Does anyone know whether this “uneven distribution of heat energy” is a problem for space suits or if that little bit of air inside is enough to distribute it?
NASA EVA suits have liquid (water) cooling systems to avoid cooking the astronaut while outside the ISS.
I don’t know how they actually work though. The only way to shed the heat is to radiate it away or to sink it into warming something else up.
Found this on Wikipedia:
In an independent space suit, the heat is ultimately transferred to a thin sheet of ice (formed by a separate feed water source). Due to the extremely low pressure in space, the heated ice sublimates directly to water vapor, which is then vented away from the suit.
The ice sublimator consists of sintered nickel plates with microscopic pores which are sized to permit the water to freeze in the plate without damaging it. When heat needs to be removed, the ice in the pores melts and the water passes through them to form a thin sheet which sublimates. When there is no need for heat to be removed, this water refreezes, sealing the plate. The rate of sublimation of the ice is directly proportional to the amount of heat needing to be removed, so the system is self-regulating and needs no moving parts. During EVA on the Moon, this system had an outlet gas temperature of 44 °F (7 °C),[1] As an example, during the Apollo 12 commander’s first EVA (of 3 hrs, 44 minutes), 4.75 lb (2.15 kg) of feedwater were sublimated, and this dissipated 894.4 BTU/h (262.1 W).[2] The pores eventually get clogged through contamination and the plates need to be replaced.[3]
Though I think that’s specifically for removing the astronaut’s body heat.
It’s also for removing the suit systems heat, and heat from sunlight. As much as we love to say space is cold, the problem things in space have is the exact opposite. Without air for the convection or conduction of heat things in space, be they satellites, a space station, or a human in an EVA suit, have a very hard time expelling heat. The International Space Station has enormous radiators on the dark side of it’s solar panels for this very reason, getting rid of heat is hard when you can’t just blow air over a heat sink.
Also, for what it’s worth, the average energy of what few particles there are in the vacuum of space tends to be pretty high, but they’re so dispersed that it’s entirely negligible.
I always try to explain that space is cold on average but near a star it is really hot.
Case in point: the Earth. Standing on its surface under 100km of atmosphere, the sun will still burn your skin in minutes… imagine sunburn without the ozone layer.

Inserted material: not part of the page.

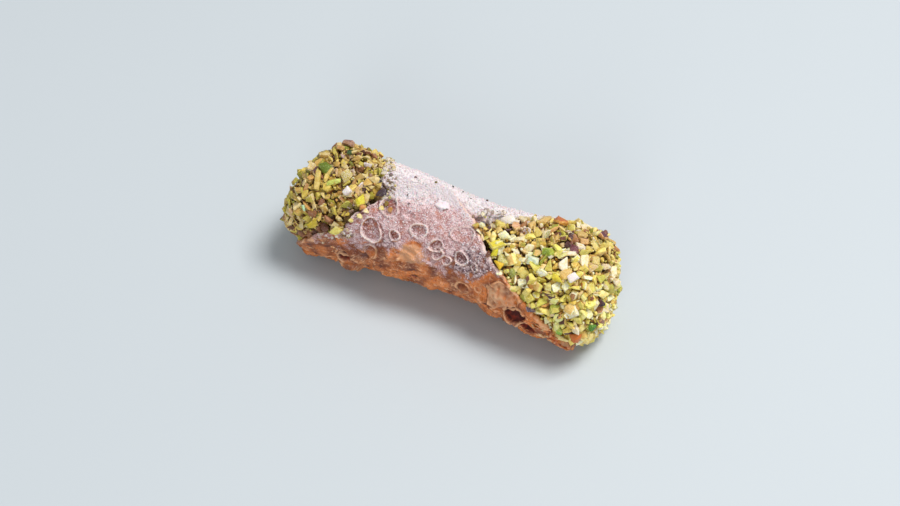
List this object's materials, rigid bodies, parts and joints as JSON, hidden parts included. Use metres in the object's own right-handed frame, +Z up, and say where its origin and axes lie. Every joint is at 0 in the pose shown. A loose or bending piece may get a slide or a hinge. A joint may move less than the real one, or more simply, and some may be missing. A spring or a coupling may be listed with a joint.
{
  "type": "cannoli",
  "caption": "Sicilian cannoli: a rolled, blistered fried pastry shell filled with ricotta cream, with chopped pistachios over both open ends.",
  "frame": {"origin": "middle of the underside, where the cannoli rests", "axes": "+X along the roll, towards the end whose mouth is cut back further; -Y towards the front, where the dough is bare of sugar; +Z up"},
  "size_m": [0.1418, 0.047, 0.0453],
  "materials": {
    "fried_dough": "browned, blistered fried dough dusted with fine sugar",
    "ricotta_cream": "thick matte cream",
    "chopped_nuts": "dry chopped nuts, yellow-green with purple-brown skins"
  },
  "bodies": {
    "root": {"pastry_shell": "fried_dough", "cream_filling": "ricotta_cream", "nut_coat_left": "chopped_nuts", "nut_coat_right": "chopped_nuts"}
  },
  "joints": []
}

What a great system. I wonder how the development of that worked. Did they theorize the necessity of a system like that or were the first space walkers quite unconfortable?
There are glacier fed lakes when i live. You can float in incredibly cold water and if you have just the right equilibrium you can half float in freezing cold water while half getting a nice sun bath. And it IS very weird.
One spot I camped at for many years had nice sandy area that was about 200 meters out into the lake before a drop off. As it was only about a meter deep it used to warm up the top foot or so of the water when it was fairly still and you could stick your arm down into the water and actually feel the temperature drop like there was a line underneath the water.
Was great place to camp before it got overwhelmed by mosquitos
A lot of nice places in the world that are a joy to be in until the mosquitoes show up. Do we have to have mosquitoes? Can’t the world manage without them?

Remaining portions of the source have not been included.